What to do: Extract each line of the data and write it out again exactly.

Input data:
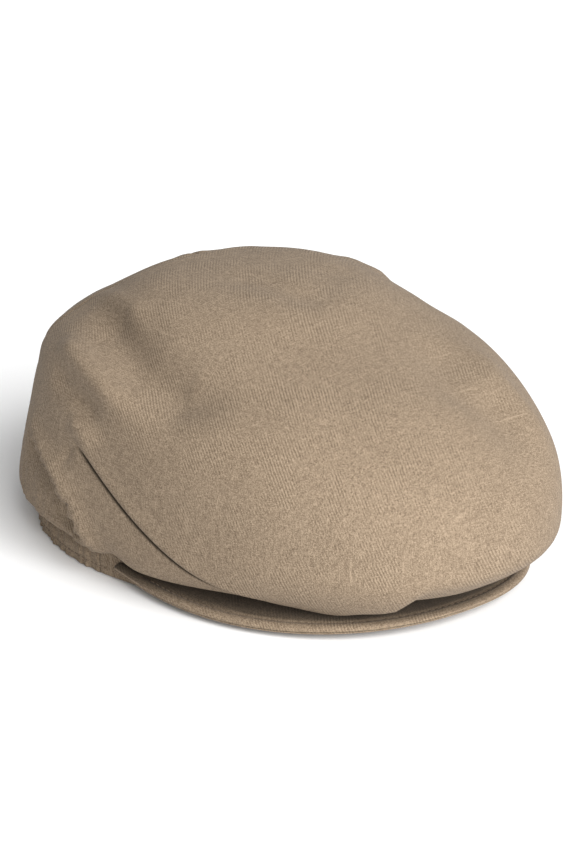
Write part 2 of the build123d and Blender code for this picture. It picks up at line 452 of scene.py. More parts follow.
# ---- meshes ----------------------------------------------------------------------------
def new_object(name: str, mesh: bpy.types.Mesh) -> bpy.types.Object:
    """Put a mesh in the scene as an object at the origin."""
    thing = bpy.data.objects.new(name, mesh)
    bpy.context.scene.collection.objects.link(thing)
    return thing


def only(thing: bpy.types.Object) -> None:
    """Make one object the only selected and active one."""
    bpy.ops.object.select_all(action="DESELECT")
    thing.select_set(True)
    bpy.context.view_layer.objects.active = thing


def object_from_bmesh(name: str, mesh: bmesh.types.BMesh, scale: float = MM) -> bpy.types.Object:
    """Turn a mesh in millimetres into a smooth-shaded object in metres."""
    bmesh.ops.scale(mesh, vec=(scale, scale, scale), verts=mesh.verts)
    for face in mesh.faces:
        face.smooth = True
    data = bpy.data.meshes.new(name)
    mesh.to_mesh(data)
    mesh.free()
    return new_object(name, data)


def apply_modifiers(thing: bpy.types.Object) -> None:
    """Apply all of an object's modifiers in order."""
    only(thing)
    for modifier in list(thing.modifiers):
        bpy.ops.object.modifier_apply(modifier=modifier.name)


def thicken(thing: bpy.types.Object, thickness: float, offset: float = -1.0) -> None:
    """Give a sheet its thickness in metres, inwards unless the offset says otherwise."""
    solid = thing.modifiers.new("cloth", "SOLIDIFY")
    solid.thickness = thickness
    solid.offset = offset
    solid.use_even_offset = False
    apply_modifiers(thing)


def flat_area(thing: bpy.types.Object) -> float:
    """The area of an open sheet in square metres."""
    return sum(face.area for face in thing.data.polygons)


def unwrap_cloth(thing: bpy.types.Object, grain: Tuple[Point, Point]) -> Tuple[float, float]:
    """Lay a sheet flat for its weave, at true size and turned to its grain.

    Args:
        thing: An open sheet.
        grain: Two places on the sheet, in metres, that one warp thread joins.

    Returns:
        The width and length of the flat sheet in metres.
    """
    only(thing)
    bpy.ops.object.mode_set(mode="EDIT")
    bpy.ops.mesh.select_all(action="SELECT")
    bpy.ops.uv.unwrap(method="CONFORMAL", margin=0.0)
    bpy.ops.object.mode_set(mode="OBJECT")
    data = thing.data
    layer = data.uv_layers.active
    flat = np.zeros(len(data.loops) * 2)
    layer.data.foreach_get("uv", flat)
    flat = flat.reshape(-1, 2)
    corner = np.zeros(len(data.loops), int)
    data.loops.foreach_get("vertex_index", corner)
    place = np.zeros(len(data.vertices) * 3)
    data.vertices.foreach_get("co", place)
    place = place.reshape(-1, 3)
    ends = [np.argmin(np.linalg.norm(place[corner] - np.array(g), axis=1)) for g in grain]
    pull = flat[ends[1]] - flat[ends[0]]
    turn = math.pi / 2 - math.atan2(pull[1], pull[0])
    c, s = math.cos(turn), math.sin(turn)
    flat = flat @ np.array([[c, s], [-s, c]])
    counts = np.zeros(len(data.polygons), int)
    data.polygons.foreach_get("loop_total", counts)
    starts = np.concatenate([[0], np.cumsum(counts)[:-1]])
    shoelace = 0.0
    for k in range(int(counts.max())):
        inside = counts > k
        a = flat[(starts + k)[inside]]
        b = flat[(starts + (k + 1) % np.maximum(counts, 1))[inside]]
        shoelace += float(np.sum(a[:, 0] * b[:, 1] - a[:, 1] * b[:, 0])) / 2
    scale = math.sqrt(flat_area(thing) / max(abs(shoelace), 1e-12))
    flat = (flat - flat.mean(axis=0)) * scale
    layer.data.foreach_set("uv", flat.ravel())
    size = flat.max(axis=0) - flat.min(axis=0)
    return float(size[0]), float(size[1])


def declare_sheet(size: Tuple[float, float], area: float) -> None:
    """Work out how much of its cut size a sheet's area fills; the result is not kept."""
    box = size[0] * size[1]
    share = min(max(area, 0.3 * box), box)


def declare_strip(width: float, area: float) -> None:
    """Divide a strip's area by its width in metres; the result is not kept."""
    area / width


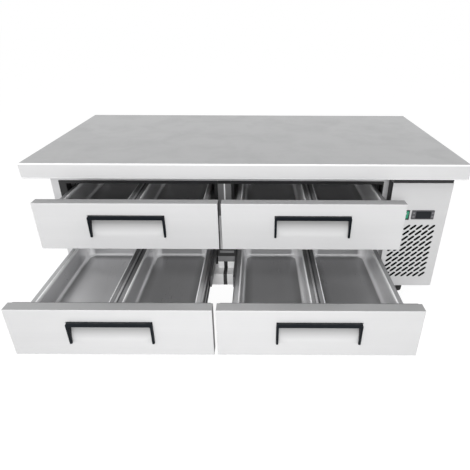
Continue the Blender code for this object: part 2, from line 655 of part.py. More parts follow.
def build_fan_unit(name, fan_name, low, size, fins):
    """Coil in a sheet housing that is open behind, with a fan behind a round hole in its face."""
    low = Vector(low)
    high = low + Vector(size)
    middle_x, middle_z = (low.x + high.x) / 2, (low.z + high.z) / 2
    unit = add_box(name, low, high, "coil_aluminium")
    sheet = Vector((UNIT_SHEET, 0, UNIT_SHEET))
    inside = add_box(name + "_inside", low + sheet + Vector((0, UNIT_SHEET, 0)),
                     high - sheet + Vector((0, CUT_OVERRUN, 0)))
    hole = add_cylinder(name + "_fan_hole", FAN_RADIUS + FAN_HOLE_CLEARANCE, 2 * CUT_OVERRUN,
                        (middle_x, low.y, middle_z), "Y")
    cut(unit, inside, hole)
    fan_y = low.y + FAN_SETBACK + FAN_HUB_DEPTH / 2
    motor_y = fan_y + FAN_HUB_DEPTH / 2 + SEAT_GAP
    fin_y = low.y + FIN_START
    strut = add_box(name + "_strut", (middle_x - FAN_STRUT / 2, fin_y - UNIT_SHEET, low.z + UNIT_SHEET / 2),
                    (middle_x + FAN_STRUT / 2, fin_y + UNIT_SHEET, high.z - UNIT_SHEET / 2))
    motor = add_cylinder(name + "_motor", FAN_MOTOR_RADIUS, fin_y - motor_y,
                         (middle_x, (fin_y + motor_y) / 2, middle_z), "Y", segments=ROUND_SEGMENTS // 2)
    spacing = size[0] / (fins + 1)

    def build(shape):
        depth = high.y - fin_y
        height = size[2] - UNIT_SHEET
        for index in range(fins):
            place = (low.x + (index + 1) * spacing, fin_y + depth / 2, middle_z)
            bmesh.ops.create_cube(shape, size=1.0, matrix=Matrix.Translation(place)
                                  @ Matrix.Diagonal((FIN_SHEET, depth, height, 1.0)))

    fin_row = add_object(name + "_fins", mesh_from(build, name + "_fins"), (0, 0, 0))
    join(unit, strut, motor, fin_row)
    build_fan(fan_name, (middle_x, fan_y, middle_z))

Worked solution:
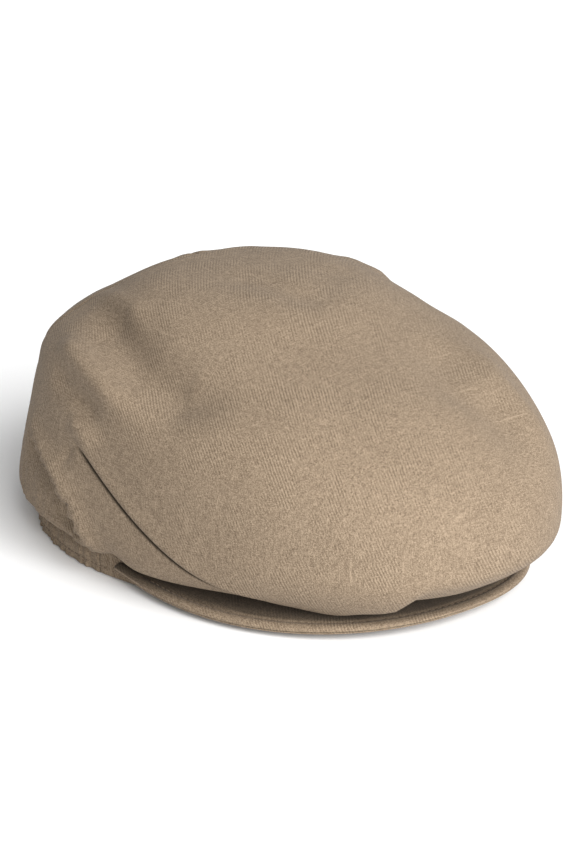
Write part 2 of the build123d and Blender code for this picture. It picks up at line 452 of scene.py. More parts follow.
# ---- meshes ----------------------------------------------------------------------------
def new_object(name: str, mesh: bpy.types.Mesh) -> bpy.types.Object:
    """Put a mesh in the scene as an object at the origin."""
    thing = bpy.data.objects.new(name, mesh)
    bpy.context.scene.collection.objects.link(thing)
    return thing


def only(thing: bpy.types.Object) -> None:
    """Make one object the only selected and active one."""
    bpy.ops.object.select_all(action="DESELECT")
    thing.select_set(True)
    bpy.context.view_layer.objects.active = thing


def object_from_bmesh(name: str, mesh: bmesh.types.BMesh, scale: float = MM) -> bpy.types.Object:
    """Turn a mesh in millimetres into a smooth-shaded object in metres."""
    bmesh.ops.scale(mesh, vec=(scale, scale, scale), verts=mesh.verts)
    for face in mesh.faces:
        face.smooth = True
    data = bpy.data.meshes.new(name)
    mesh.to_mesh(data)
    mesh.free()
    return new_object(name, data)


def apply_modifiers(thing: bpy.types.Object) -> None:
    """Apply all of an object's modifiers in order."""
    only(thing)
    for modifier in list(thing.modifiers):
        bpy.ops.object.modifier_apply(modifier=modifier.name)


def thicken(thing: bpy.types.Object, thickness: float, offset: float = -1.0) -> None:
    """Give a sheet its thickness in metres, inwards unless the offset says otherwise."""
    solid = thing.modifiers.new("cloth", "SOLIDIFY")
    solid.thickness = thickness
    solid.offset = offset
    solid.use_even_offset = False
    apply_modifiers(thing)


def flat_area(thing: bpy.types.Object) -> float:
    """The area of an open sheet in square metres."""
    return sum(face.area for face in thing.data.polygons)


def unwrap_cloth(thing: bpy.types.Object, grain: Tuple[Point, Point]) -> Tuple[float, float]:
    """Lay a sheet flat for its weave, at true size and turned to its grain.

    Args:
        thing: An open sheet.
        grain: Two places on the sheet, in metres, that one warp thread joins.

    Returns:
        The width and length of the flat sheet in metres.
    """
    only(thing)
    bpy.ops.object.mode_set(mode="EDIT")
    bpy.ops.mesh.select_all(action="SELECT")
    bpy.ops.uv.unwrap(method="CONFORMAL", margin=0.0)
    bpy.ops.object.mode_set(mode="OBJECT")
    data = thing.data
    layer = data.uv_layers.active
    flat = np.zeros(len(data.loops) * 2)
    layer.data.foreach_get("uv", flat)
    flat = flat.reshape(-1, 2)
    corner = np.zeros(len(data.loops), int)
    data.loops.foreach_get("vertex_index", corner)
    place = np.zeros(len(data.vertices) * 3)
    data.vertices.foreach_get("co", place)
    place = place.reshape(-1, 3)
    ends = [np.argmin(np.linalg.norm(place[corner] - np.array(g), axis=1)) for g in grain]
    pull = flat[ends[1]] - flat[ends[0]]
    turn = math.pi / 2 - math.atan2(pull[1], pull[0])
    c, s = math.cos(turn), math.sin(turn)
    flat = flat @ np.array([[c, s], [-s, c]])
    counts = np.zeros(len(data.polygons), int)
    data.polygons.foreach_get("loop_total", counts)
    starts = np.concatenate([[0], np.cumsum(counts)[:-1]])
    shoelace = 0.0
    for k in range(int(counts.max())):
        inside = counts > k
        a = flat[(starts + k)[inside]]
        b = flat[(starts + (k + 1) % np.maximum(counts, 1))[inside]]
        shoelace += float(np.sum(a[:, 0] * b[:, 1] - a[:, 1] * b[:, 0])) / 2
    scale = math.sqrt(flat_area(thing) / max(abs(shoelace), 1e-12))
    flat = (flat - flat.mean(axis=0)) * scale
    layer.data.foreach_set("uv", flat.ravel())
    size = flat.max(axis=0) - flat.min(axis=0)
    return float(size[0]), float(size[1])


def declare_sheet(size: Tuple[float, float], area: float) -> None:
    """Work out how much of its cut size a sheet's area fills; the result is not kept."""
    box = size[0] * size[1]
    share = min(max(area, 0.3 * box), box)


def declare_strip(width: float, area: float) -> None:
    """Divide a strip's area by its width in metres; the result is not kept."""
    area / width


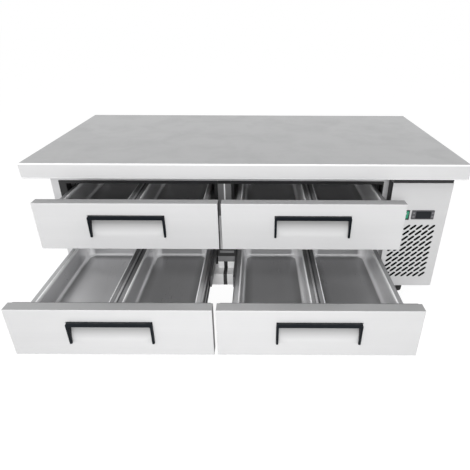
Continue the Blender code for this object: part 2, from line 655 of part.py. More parts follow.
def build_fan_unit(name, fan_name, low, size, fins):
    """Coil in a sheet housing that is open behind, with a fan behind a round hole in its face."""
    low = Vector(low)
    high = low + Vector(size)
    middle_x, middle_z = (low.x + high.x) / 2, (low.z + high.z) / 2
    unit = add_box(name, low, high, "coil_aluminium")
    sheet = Vector((UNIT_SHEET, 0, UNIT_SHEET))
    inside = add_box(name + "_inside", low + sheet + Vector((0, UNIT_SHEET, 0)),
                     high - sheet + Vector((0, CUT_OVERRUN, 0)))
    hole = add_cylinder(name + "_fan_hole", FAN_RADIUS + FAN_HOLE_CLEARANCE, 2 * CUT_OVERRUN,
                        (middle_x, low.y, middle_z), "Y")
    cut(unit, inside, hole)
    fan_y = low.y + FAN_SETBACK + FAN_HUB_DEPTH / 2
    motor_y = fan_y + FAN_HUB_DEPTH / 2 + SEAT_GAP
    fin_y = low.y + FIN_START
    strut = add_box(name + "_strut", (middle_x - FAN_STRUT / 2, fin_y - UNIT_SHEET, low.z + UNIT_SHEET / 2),
                    (middle_x + FAN_STRUT / 2, fin_y + UNIT_SHEET, high.z - UNIT_SHEET / 2))
    motor = add_cylinder(name + "_motor", FAN_MOTOR_RADIUS, fin_y - motor_y,
                         (middle_x, (fin_y + motor_y) / 2, middle_z), "Y", segments=ROUND_SEGMENTS // 2)
    spacing = size[0] / (fins + 1)

    def build(shape):
        depth = high.y - fin_y
        height = size[2] - UNIT_SHEET
        for index in range(fins):
            place = (low.x + (index + 1) * spacing, fin_y + depth / 2, middle_z)
            bmesh.ops.create_cube(shape, size=1.0, matrix=Matrix.Translation(place)
                                  @ Matrix.Diagonal((FIN_SHEET, depth, height, 1.0)))

    fin_row = add_object(name + "_fins", mesh_from(build, name + "_fins"), (0, 0, 0))
    join(unit, strut, motor, fin_row)
    build_fan(fan_name, (middle_x, fan_y, middle_z))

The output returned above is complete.